Schedule in a daily slot in your diary to practise mental rehearsal and carry out the new habit in real life. Combining the two will be more effective than doing one alone. It’s important you repeat the three-part habit loop until your action is wired to the old or new trigger.

It’s easy to sometimes have a momentary relapse. Should this happen, don’t beat yourself up about it or let it stop you in your tracks. Just refer back to your journal and soak in why forming the new habit is important.

6. Time to reflect

Schedule time out every week to evaluate and reflect on the progress you have made with your habit. Make sure there is a trigger to remind you. For example, you could choose Sunday morning after you’ve eaten breakfast. Think about your progress in the week, the challenges you encountered and how you overcame them. Jot down your thoughts in your journal, so you can keep track and refer back to them if necessary.

7. Accountability partner

Choose a friend to be your accountability partner. Tell them what you’re doing and schedule time in the diary to speak with them at least once a week for support. Place a cost if you don’t follow through on your action daily, such as cleaning your friends’ car and a reward if you do, say a lazy night in front of the TV watching one of your favourite box sets.

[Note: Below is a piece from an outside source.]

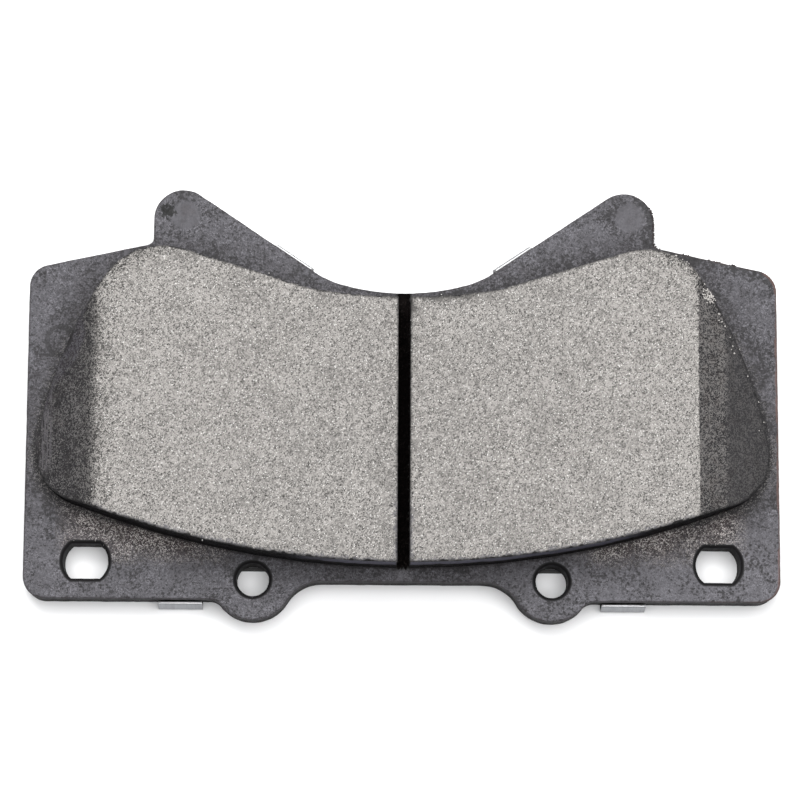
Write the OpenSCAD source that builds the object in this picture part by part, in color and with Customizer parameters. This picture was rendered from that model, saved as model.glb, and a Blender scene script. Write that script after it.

Once you are sure the habit is for keeps, treat yourself and your friend to something a little bigger like a shared spa day. This will motivate you to stick to your path to success and will give your friend the incentive to stay by your side during the process.

So, as you continue to make your way through 2017, let go of old habits that have been holding you back and embrace new ones. Through changing your habits that have the power to change your life. And by changing your life, you can truly fulfil your potential.